The genetic pool of the ancient male population in the Iberian Peninsula in Southwestern Europe was replaced by migrants from Central Europe thousands of years ago.
The ancient population of the Iberian region that is presently known as Spain, Portugal, Andorra, and Gibraltar was predominantly hunters and gatherers. They settled in mountainous areas and lived in what is considered a violent society. The social structure and genetic make-up of Iberians changed in the late Neolithic or Stone Age era.
The study of Iberian DNA led by the Institute of Evolutionary Biology focused on the genetic history of the Iberian peninsula and the movements of people across the globe.
Vanished Y Chromosomes
A large group of population geneticists and archaeologists sequenced 8,000 years of Iberian population history and studied the genome composition of more than 271 ancient individuals from Iberia who lived between 6,000 BC and 1,600 AD. They combined the data gathered with previously published information on 132 peninsula dwellers.
The researchers probed when and how different populations merged with the Iberians. It showed that 40 percent of Iberian ancestry and 100 percent of the paternal lineage in the study could be traced back to Central Europe. This means that the original Iberian male population left no genomic legacy or direct descendants today.
Among the most prominent ancestry that joined the Iberians were the "Russian Steppes."
As to what transpired with the original Iberian male genome and their Y chromosomes, which are passed from men to men, remain a mystery.
"The results were astonishing. The data suggest there was a major genetic change that is not obvious from the archaeological record," according to Carles Lalueza-Fox, co-senior study author and principal investigator of the Paleogenomics Lab at the Institute of Evolutionary Biology.
Migration Changed The Iberian Population
The study also uncovered that sporadic contacts between Iberia and North Africa happened between 2500 BC and 2000 BC.
After the Steppes ancestry replaced the ancient male Iberians, it further spread to Indo-European speaking regions. Greek and Roman settlements also appeared in Iberia.

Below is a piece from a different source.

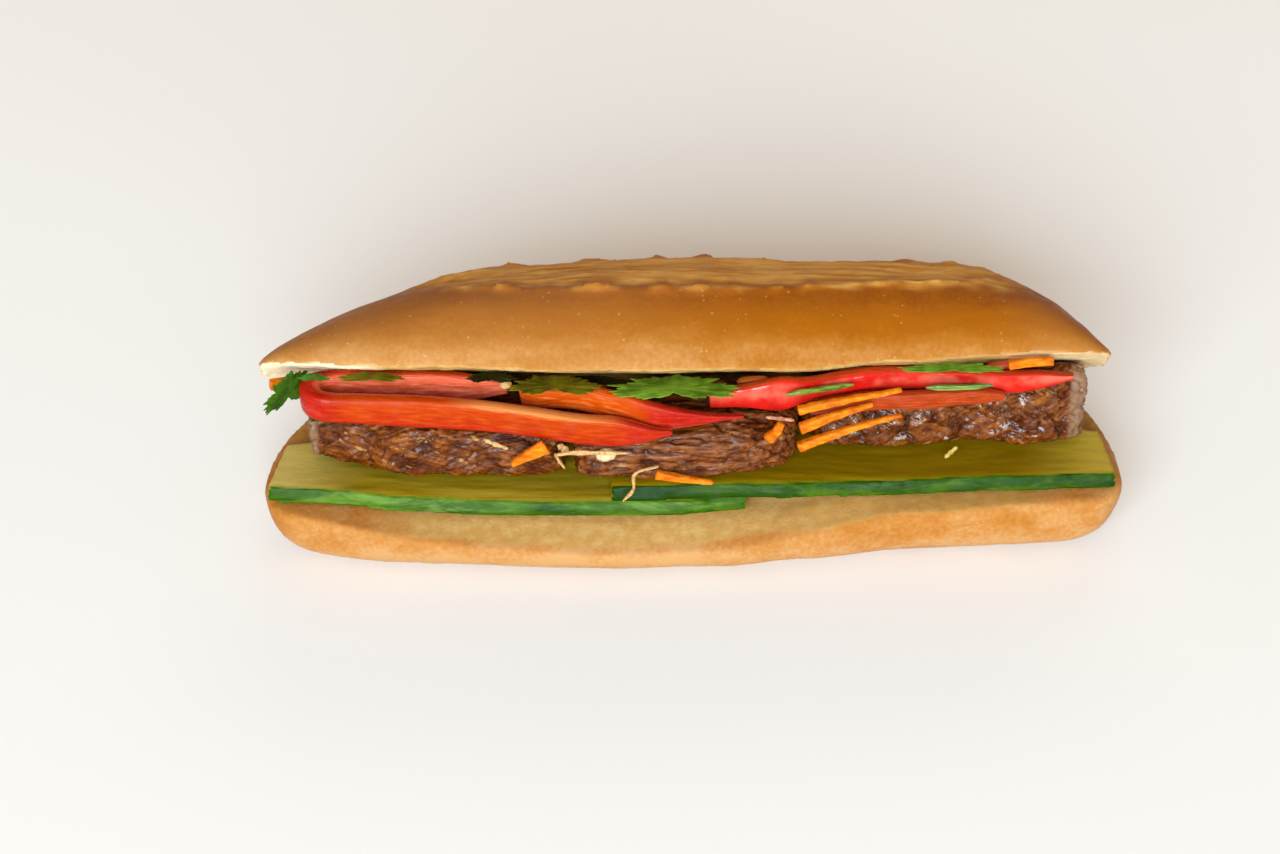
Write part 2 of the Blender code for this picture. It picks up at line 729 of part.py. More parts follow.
def make_strands(collection):
    """Thin pale strands and shreds that hang out between the beef chunks and below them."""
    left = [(-59.4, -23.4, 42.6), (-56.4, -23.8, 41.2), (-52.6, -23.6, 39.4)]
    middle = [(-38.8, -27.6, 40.4), (-34.0, -28.4, 41.8), (-27.0, -28.8, 42.2), (-18.0, -29.2, 42.4)]
    root = [(-20.0, -30.6, 25.6), (-17.0, -29.9, 29.4), (-16.4, -29.0, 34.6), (-9.8, -28.7, 37.2)]
    thick = narrowing(STRAND_THICK, STRAND_THICK)
    sweep("strand_left", left, tapered(1.5, 0.4, 0.5), thick, "strand", collection, 8, 6)
    sweep("strand_middle", middle, tapered(1.6, 0.4, 0.5), thick, "strand", collection, 9, 6)
    sweep("strand_root", root, thick, thick, "strand", collection, 9, 6)
    shreds = {
        "strand_gap": ([(-38.4, -24.4, 41.2), (-36.8, -24.4, 40.2), (-35.6, -24.4, 38.4)], 2.2),
        "strand_fine": ([(-39.4, -21.8, 36.0), (-38.2, -22.0, 33.4), (-36.6, -22.0, 30.6)], 1.0),
        "strand_upper": ([(20.4, -22.2, 49.8), (24.6, -21.8, 48.8), (28.4, -21.4, 48.0)], 1.2),
        "strand_right": ([(76.4, -13.2, 31.2), (74.7, -13.8, 29.6), (73.0, -14.2, 27.9)], 1.6),
    }
    thick = tapered(STRAND_THICK, 0.3, 0.3)
    for name, (route, height) in shreds.items():
        sweep(name, route, tapered(height, 0.3, 0.3), thick, "strand", collection, 4, 6)


def make_slivers(collection):
    """Thin slivers cut from the green of a spring onion."""
    routes = {
        "green_sliver_left": [(26.0, -16.6, 53.4), (36.0, -14.2, 53.4), (45.6, -11.6, 53.0)],
        "green_sliver_right": [(66.0, -12.0, 52.2), (75.0, -12.2, 52.4), (85.0, -12.0, 53.0)],
    }
    for name, route in routes.items():
        sweep(name, route, tapered(1.9, 0.2, 0.2), tapered(1.3, 0.2, 0.2), "leaf", collection, 5, 6)


# Coriander


def leaf_reach(angle, seed):
    """Reach of a coriander leaf's outline: three deep lobes with small teeth."""
    lobes = 0.74 + 0.26 * abs(math.cos(1.5 * angle)) ** 0.7
    teeth = 1.0 + 0.07 * math.cos(9.0 * angle + seed) + 0.06 * math.cos(17.0 * angle + 2.0 * seed)
    stem = 1.0 - 0.5 * math.exp(-(((abs(angle) - math.pi) / 0.45) ** 2))
    return lobes * teeth * stem


def make_leaf(name, centre, across, upward, size, curl, seed, collection):
    """A thin wavy leaf. across and upward are the directions of its face, size its two half sizes."""
    spokes, hoops = (26 if max(size) > LARGE_LEAF else 20), 2
    wide = Vector(across).normalized()
    face = wide.cross(Vector(upward)).normalized()
    length = face.cross(wide)
    middle = Vector(centre)
    bm = bmesh.new()

    def point(angle, share, side):
        reach = share * leaf_reach(angle, seed)
        u, v = reach * math.sin(angle), reach * math.cos(angle)
        wave = curl * (0.5 * math.sin(3.0 * angle + seed) * share * share + u * u - v * v)
        lift = wave + side * 0.5 * LEAF_THICK
        return middle + wide * (u * size[0]) + length * (v * size[1]) + face * lift

    rims = []
    for side in (1.0, -1.0):
        hub = bm.verts.new(point(0.0, 0.0, side))
        rows = []
        for h in range(1, hoops + 1):
            turn = [math.tau * s / spokes - math.pi for s in range(spokes)]
            rows.append([bm.verts.new(point(angle, h / hoops, side)) for angle in turn])
        for s in range(spokes):
            n = (s + 1) % spokes
            bm.faces.new((hub, rows[0][s], rows[0][n]))
            for inner, outer in zip(rows, rows[1:]):
                bm.faces.new((inner[s], outer[s], outer[n]))
                bm.faces.new((inner[s], outer[n], inner[n]))
        rims.append(rows[-1])
    for s in range(spokes):
        n = (s + 1) % spokes
        bm.faces.new((rims[0][s], rims[1][s], rims[1][n], rims[0][n]))
    return add_object(name, bm, "leaf", collection)


def make_leaves(collection):
    """Each leaf's centre, its upward direction, its half sizes and how much it curls."""
    level, turned = (1.0, 0.0, 0.0), (1.0, 0.9, 0.0)
    leaves = {
        "leaf_left": ((-114.8, -12.4, 51.0), (0.0, -0.3, 0.95), (8.8, 7.6), 0.2),
        "leaf_left_low": ((-101.5, -14.6, 44.6), (0.0, 1.0, 0.0), (8.5, 5.0), 0.05),
        "leaf_olive_left": ((-91.0, -14.6, 58.0), (0.0, 1.0, 0.0), (9.4, 2.4), 0.05),
        "leaf_dark_left": ((-57.0, -14.4, 57.8), (0.0, 1.0, 0.0), (6.8, 2.8), 0.1),
        "leaf_olive_middle": ((-39.0, -18.0, 57.8), (0.0, 1.0, -0.05), (12.6, 5.2), 0.25),
        "leaf_dark_middle": ((-30.0, -9.6, 52.6), (0.0, 1.0, 0.0), (12.0, 2.6), 0.1),
        "leaf_centre": ((-5.6, -19.2, 57.8), (0.0, 1.0, -0.08), (18.0, 6.6), 0.3),
        "leaf_right": ((73.0, -12.2, 59.4), (0.0, 1.0, 0.0), (14.6, 2.6), 0.1),
        "leaf_left_top": ((-107.0, -15.8, 58.9), (0.0, -0.3, 0.95), (4.4, 2.0), 0.05),
    }
    for seed, (name, (centre, upward, size, curl)) in enumerate(leaves.items()):
        across = turned if name == "leaf_left" else level
        make_leaf(name, centre, across, upward, size, curl, float(seed), collection)


def stand_on_origin(collection):
    """Moves every mesh so that the whole box stands centred on the origin."""
    points = [vert.co for obj in collection.objects for vert in obj.data.vertices]
    low = [min(point[axis] for point in points) for axis in range(3)]
    high = [max(point[axis] for point in points) for axis in range(3)]
    shift = Vector((-0.5 * (low[0] + high[0]), -0.5 * (low[1] + high[1]), -low[2]))
    for obj in collection.objects:
        for vert in obj.data.vertices:
            vert.co += shift


def build():
    clear_scene()
    collection = new_collection("banh_mi")
    make_roll(collection)
    left_sides = (left_plank_front, left_plank_bottom)
    right_sides = (right_plank_front, right_plank_bottom)
    make_cucumber("cucumber_left", (-122.6, 15.5), left_sides, (4.0, 0.0), collection)
    make_cucumber("cucumber_right", (-23.5, 122.6), right_sides, (0.0, 3.0), collection)
    make_beef_chunks(collection)
    make_peppers(collection)
    make_carrots(collection)
    make_strands(collection)
    make_slivers(collection)
    make_seed("pepper_seed", (-53.3, -12.4, 53.6), collection)
    make_leaves(collection)
    stand_on_origin(collection)


build()
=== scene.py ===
"""Looks of the banh mi sandwich: crust, crumb, beef, cucumber, pepper, carrot and coriander.

Lengths are in millimetres inside the functions and in metres on the objects. The roll lies
along X, its open front faces -Y and it rests on z = 0.
"""

import itertools
import math
import random

import bmesh
import bpy
import numpy as np
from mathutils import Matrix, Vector


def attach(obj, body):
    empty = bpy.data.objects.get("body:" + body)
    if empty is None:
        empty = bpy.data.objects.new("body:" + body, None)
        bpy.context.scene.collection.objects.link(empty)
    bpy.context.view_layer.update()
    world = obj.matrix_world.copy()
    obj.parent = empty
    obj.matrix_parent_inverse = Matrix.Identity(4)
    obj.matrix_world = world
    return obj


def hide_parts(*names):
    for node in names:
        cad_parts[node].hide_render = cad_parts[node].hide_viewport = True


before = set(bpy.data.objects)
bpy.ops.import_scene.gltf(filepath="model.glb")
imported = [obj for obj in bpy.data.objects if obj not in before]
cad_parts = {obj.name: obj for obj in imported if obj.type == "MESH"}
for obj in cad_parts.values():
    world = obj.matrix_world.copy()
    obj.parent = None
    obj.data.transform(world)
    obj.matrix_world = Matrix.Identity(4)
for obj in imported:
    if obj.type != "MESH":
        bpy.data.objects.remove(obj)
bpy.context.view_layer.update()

MM = 0.001

# Where the construction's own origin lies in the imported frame
SHIFT = (-0.2, -4.46, 0.0)

# The roll, as it was built
HINGE_Y = 37.0 + SHIFT[1]
HINGE_Z = 17.5
OPENING = math.radians(40.0)
LIP_RISE = 23.5
SLASH_START = -92.0
SLASH_END = 103.0

# Places across the slash in the shut roll, counted backwards from the hinge, and its greatest breadth
BACK_LIP = -27.0
GROOVE = -44.0
SLASH_BREADTH = 21.0

# Voxel of each kind of piece that is meshed anew
BREAD_VOXEL = 1.05
BEEF_VOXEL = 0.55
PLANK_VOXEL = 0.8
CARROT_VOXEL = 0.34
SLIVER_VOXEL = 0.22
SEED_VOXEL = 0.16

# Sizes of the finer filling, and how blunt the ends of its bands are
RING_HEIGHT = 9.4
RING_WALL = 4.4
STRAND_HALF = 0.5
LEAF_THICK = 0.36
BAND_END = 0.4

# The photograph's view, in metres apart from the sensor: the picture is 1280 by 854 pixels
VIEW_ELEVATION = math.radians(40.0)
VIEW_DISTANCE = 0.8
VIEW_WIDTH = 0.3721
VIEW_CENTRE = (-0.0153, -0.00946, 0.0317)
SENSOR = 36.0

# Half the side of the floor, in metres
FLOOR_REACH = 6.0


# Numbers


def ease(low, high, value):
    """0 below low, 1 above high and a smooth step between them, for numbers and arrays."""
    t = np.clip((value - low) / (high - low), 0.0, 1.0)
    return t * t * (3.0 - 2.0 * t)


def bell(value, centre, width):
    return np.exp(-(((value - centre) / width) ** 2))


def power(value, exponent):
    return np.sign(value) * np.abs(value) ** exponent


def hashed(cells, seed):
    """A scrambled whole number for each cell of a lattice."""
    h = cells[:, 0] * 73856093 ^ cells[:, 1] * 19349663 ^ cells[:, 2] * 83492791 ^ (seed + 1) * 2654435761
    h &= 0xFFFFFFFF
    h = ((h ^ (h >> 15)) * 2246822519) & 0xFFFFFFFF
    h = ((h ^ (h >> 13)) * 3266489917) & 0xFFFFFFFF
    return h ^ (h >> 16)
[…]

The resulting multi-ethnic flow of people, the mixture of ancestries, and settlements in Iberia over thousands of years led to the transformation of the Iberian population. In fact, fossils from Iberian hunters-gatherers showed that the ancient population had more diversity than previously thought.
The study on the genomics of the Iberian Peninsula is published in the Science journal. A companion study is published in the journal Current Biology.